Given the right circumstances, this may be the right design choice to make,
odd as it sounds. A similar approach is often taken on wrist-mounted dive
computers — a short press of a button would activate a more common function
-- such as switching between the current and maximum depth display, or
advancing to the next page of the dive log. A two-second sustained push
would activate a less common function — such as setting the oxygen content
or the surface altitude.

The rationale is simple — making an externally-protruding push button
waterproof is not easy, especially if they have to operate at a few bar
external pressure in a salt-water environment. Having too many of those
buttons may significantly increase the chances the device will leak and ruin
your dive (or worse).


Re: Automated Bill Payments Are a Cinch: Not So Fast (RISKS-25.32)

<CBFalconer <cbfalconer@yahoo.com>>
Thu, 11 Sep 2008 20:36:24 -0400

I have a simpler, and, I believe, safer system.  My bank (and others) allow
you to set up delayed payments from your account, or regular at stated
intervals.  These create checks from me to an organization, identified with
my account number, etc.  This handles everything without any fuss, except
the telephone, which doesn't allow you to set up a constant monthly payment.
The other outlays go on one of two credit cards.  So, each month, I only
need to set payments to the credit cards and the phone co.  I pay the credit
cards off entirely, so they don't have any interest involved.


Re: Automated Bill Payments Are a Cinch: Not So Fast (RISKS-25.32)

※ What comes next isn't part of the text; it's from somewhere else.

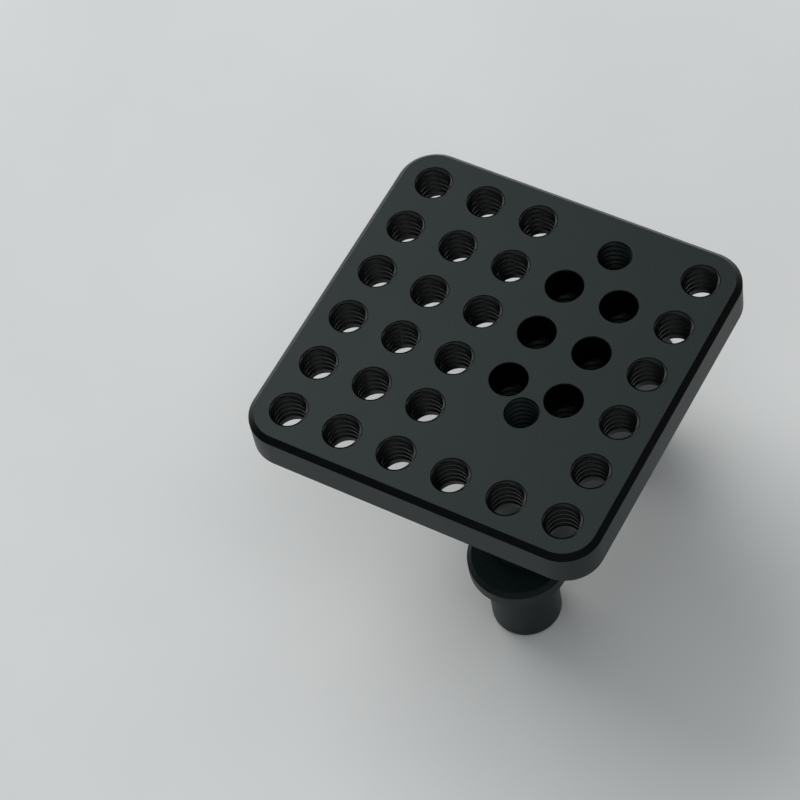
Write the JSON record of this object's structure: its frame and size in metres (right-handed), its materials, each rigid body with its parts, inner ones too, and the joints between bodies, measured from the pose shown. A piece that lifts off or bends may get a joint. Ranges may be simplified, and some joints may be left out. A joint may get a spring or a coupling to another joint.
{
  "type": "machined mounting block",
  "caption": "Square mounting plate with a grid of tapped holes, on a round-ended bar whose longer arm carries two hollow posts.",
  "frame": {"origin": "middle of the plate's front face, which is the middle of the hole grid", "axes": "+Z out of the plate's front face, +X towards the side of the plate that the bar is on, +Y along the bar, towards the end where the arm passes the plate's edge"},
  "size_m": [0.0636, 0.0658, 0.053],
  "materials": {
    "anodised_aluminium": "matte black anodised"
  },
  "bodies": {
    "root": {"mounting_block": "anodised_aluminium"}
  },
  "joints": []
}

<Sten Carlsen <sten@s-carlsen.dk>>
Sat, 13 Sep 2008 13:40:26 +0200

In Denmark the normal function of this system is different:

After the setup of this agreement:

Every month the bank will send you (paper or electronic form) a list of
payments that have been reported by those covered by the agreement and will
be due during the next month.

When this is received you have about 10 days to protest any payment to the
bank; if you do, the payment will not be made and you have to settle the
matter with the other party by other means.

In my case the agreement with the bank is such that if the bank makes an
error, the bank will pay to correct it, if I make the error, I have to take
the consequences. Seems reasonable to me.

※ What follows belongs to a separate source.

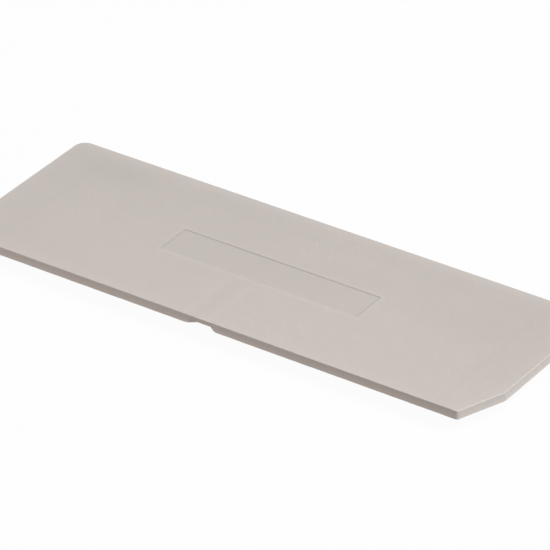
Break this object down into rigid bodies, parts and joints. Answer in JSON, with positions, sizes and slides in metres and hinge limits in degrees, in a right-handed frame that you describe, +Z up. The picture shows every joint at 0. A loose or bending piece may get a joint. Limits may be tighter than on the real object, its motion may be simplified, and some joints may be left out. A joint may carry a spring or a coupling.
{
  "type": "terminal block end cover",
  "caption": "Thin flat moulded plate with slanted front corners and locating pegs, which closes the open side of the last terminal block in a rail-mounted row.",
  "frame": {"origin": "under the middle of the plate, at the level of the peg tips that it lies on", "axes": "+Z up through the outer face, +X along the plate, +Y from the notched front side to the back side"},
  "size_m": [0.0946, 0.032, 0.0038],
  "materials": {
    "housing_plastic": "fine matt moulded surface, warm light grey"
  },
  "bodies": {
    "root": {"end_cover": "housing_plastic"}
  },
  "joints": []
}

Example: you have an account with your hairdresser (usually not big
amounts), one month he has reported to your bank that he wants 20,000.00$
from you. If you sleep and do not read your statement, he will be paid; if
you notice that this is wrong and ask the bank to stop the payment, he is
not paid but you will have to go down there and ask him what ... he is
thinking.

This is a simplified version, there are of course more details to it than
this but this is how it works. This has been available from before online
banking was even possible in roughly the same shape.

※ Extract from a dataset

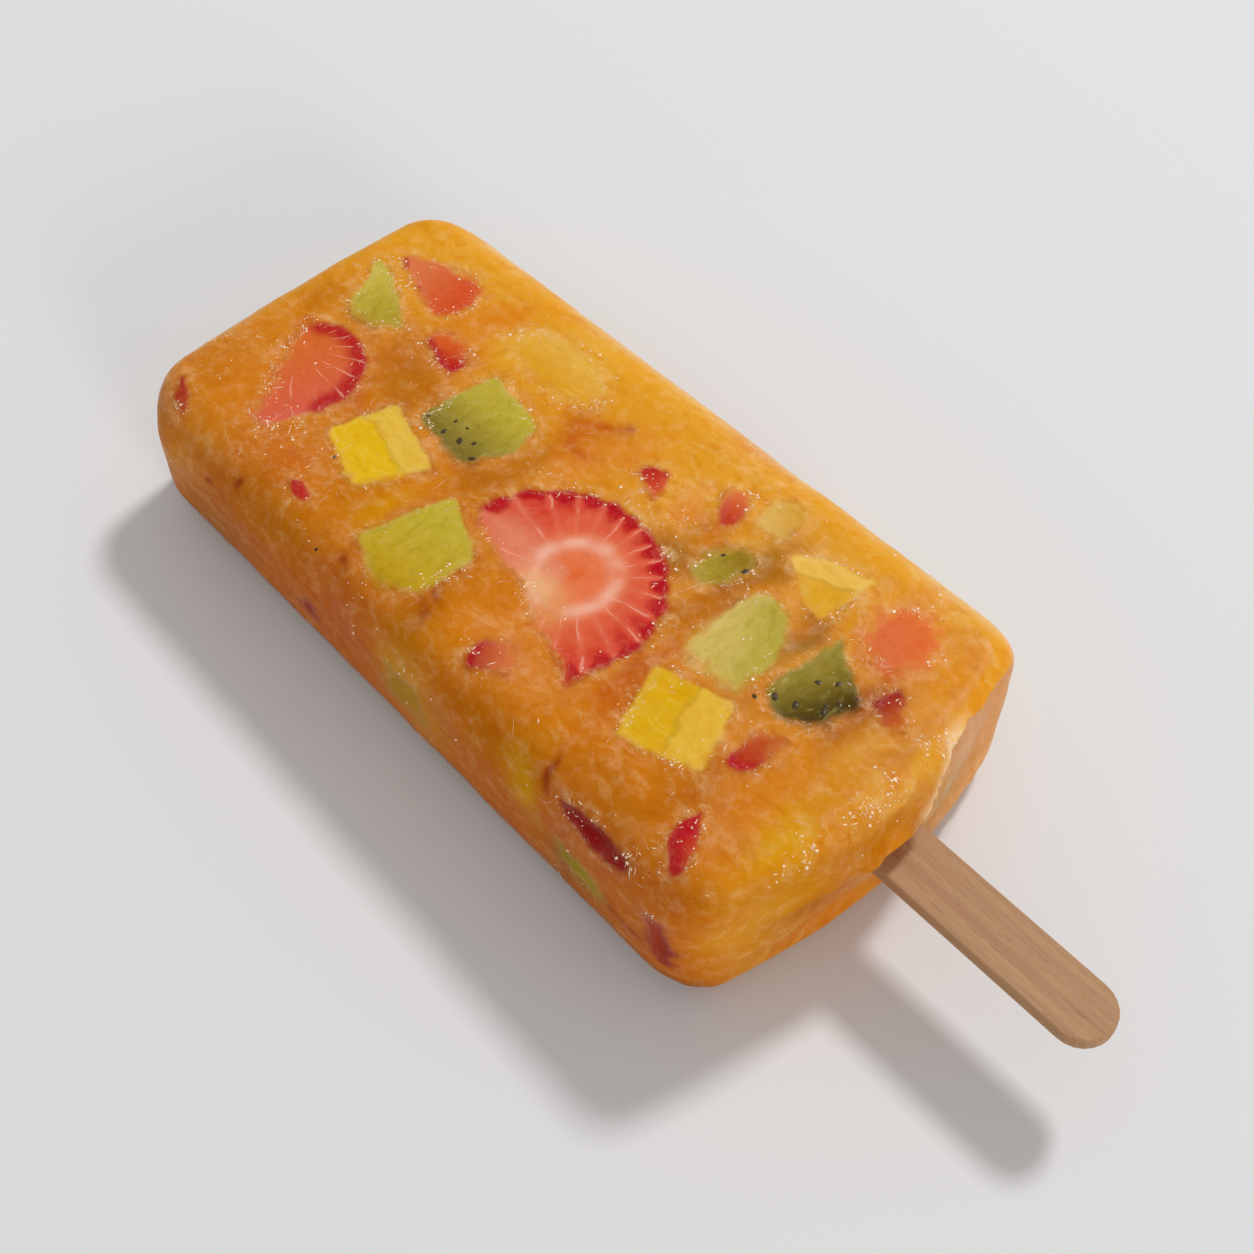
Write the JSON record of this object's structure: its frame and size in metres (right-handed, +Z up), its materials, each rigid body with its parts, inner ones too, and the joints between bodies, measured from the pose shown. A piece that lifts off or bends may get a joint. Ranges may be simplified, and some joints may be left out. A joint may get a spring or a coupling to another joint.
{
  "type": "fruit ice lolly",
  "caption": "Drafted block of amber fruit ice on a flat wooden stick, with cut strawberry, kiwi, mango and peach frozen flush into its surface, lying on its back.",
  "frame": {"origin": "under the middle of the whole lolly, stick included, on the surface it lies on", "axes": "+Z up through the block's thickness, +Y towards the tip and -Y along the stick, +X to the right seen from the stick"},
  "size_m": [0.0544, 0.1398, 0.0236],
  "materials": {
    "ice": "glossy wet amber fruit ice",
    "strawberry": "wet frozen strawberry",
    "kiwi": "wet frozen kiwi flesh",
    "mango": "wet frozen mango",
    "peach": "wet frozen peach",
    "stick": "bare pale birch"
  },
  "bodies": {
    "root": {"ice_block": "ice", "kiwi_far_side": "kiwi", "kiwi_left_chunk": "kiwi", "kiwi_pale_chunk": "kiwi", "kiwi_seeded_chunk": "kiwi", "kiwi_side_chunk": "kiwi", "kiwi_side_piece": "kiwi", "kiwi_strip": "kiwi", "kiwi_triangle": "kiwi", "kiwi_wedge": "kiwi", "mango_cube_stick": "mango", "mango_cube_tip": "mango", "mango_far_chunk": "mango", "mango_far_side": "mango", "mango_pale_chunk": "mango", "mango_wedge": "mango", "peach_chunk": "peach", "stick": "stick", "strawberry_chip_far": "strawberry", "strawberry_chip_left": "strawberry", "strawberry_chip_middle": "strawberry", "strawberry_chip_peach": "strawberry", "strawberry_chip_stick": "strawberry", "strawberry_corner_piece": "strawberry", "strawberry_corner_sliver": "strawberry", "strawberry_crescent": "strawberry", "strawberry_crimson_piece": "strawberry", "strawberry_edge_strip": "strawberry", "strawberry_far_side": "strawberry", "strawberry_half_slice": "strawberry", "strawberry_side_chip": "strawberry", "strawberry_side_piece": "strawberry", "strawberry_soft_piece": "strawberry", "strawberry_teardrop": "strawberry", "strawberry_tip_end": "strawberry", "strawberry_tip_slice": "strawberry"}
  },
  "joints": []
}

The risks of this are not so big specially compared with who takes the
penalty if errors occur. We very rarely hear that this goes wrong.


Re: Automated Bill Payments Are a Cinch: Not So Fast (RISKS-25.32)

<Erling Kristiansen <erling.kristiansen@xs4all.nl>>
Sat, 13 Sep 2008 19:18:10 +0200

An automatic payment scheme like the one described has been in operation in
The Netherlands for many year, to almost everybody's satisfaction.  There
was some reluctance in the beginning, but it subsided rather quickly.

I think the key to success is that you have one month to ask your bank to
undo the transaction, no questions asked. You need not give a reason, you
need not prove that anybody made a mistake.  You may, of course, have to
fight it out later with the company that charged you, if they think you owe
them money.  You can file the cancel request through on-line banking, or go
to your bank branch.

I barely hear about any mishaps or incidents with the scheme. If people know
that transactions can be reversed, the incentive for wrong-doing is greatly
reduced.

An additional advantage is that you avoid the mistakes you might make if you
do the transfer yourself. I recently typed the wrong account number on a
rather large transfer. The bank said they could not reverse the transaction,
and I had to rely on the good will of the erroneous recipient. To my great
relief, he returned the money promptly.